I nearly bottled it all over again. But I barely got through, somehow.

 

And that is where I had to ask myself if I was truly cut out for all of it. Messing up twice in a row isn’t a good look— no matter what the result. And I almost did give it all up. It took two days of processing, podcasts from other athletes, and watching more matches that I was only viewing as a fan for the phrase to really, really hit me. That is the aspect that those uninvolved in the process perhaps do not catch at times: we as sportspeople have only two real options. Injury breaks and breaks for mental and physical rebuilding aside, we can’t do much aside from picking ourselves up and brushing off the dirt. The other option would be actually giving up, a decision that encompasses not just the present but so much of the past— every sacrifice, every moment of willpower and grit, every bad day and every good day. People have their own reasons for letting go, ones that aren’t mine or yours to question— but to simply not try because of a fear of failure— that would be a choice I knew I would regret.

 

It became more rhythmic after that.

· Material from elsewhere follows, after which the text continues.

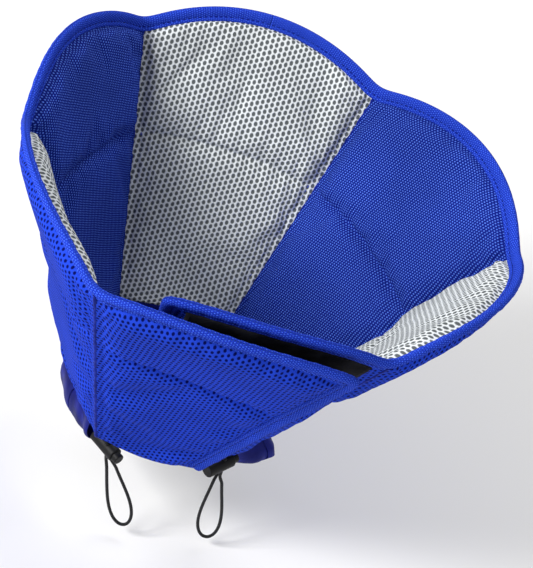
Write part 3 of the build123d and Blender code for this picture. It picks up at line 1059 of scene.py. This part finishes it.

Get up, go again, upagain, and up, and again. And I have so far found it reflecting in the way I go about practice as well as life itself, in a positive way for the most part. I have a little bit more willpower. Inklings of self-confidence in complex situations that I didn’t have before. What is the worst that can happen? Giving up before even giving it a go has started seeming impractical for some things.

 

I don’t know where I’ll end up with sport or how far I’ll be able to go. But I know that I will keep this lesson with me after all of it, too, because it’s possibly one of the most impactful ones I’ve learnt in a long time. And I hope it helps you find your footing after a tumble too, the way it has done for me so many times.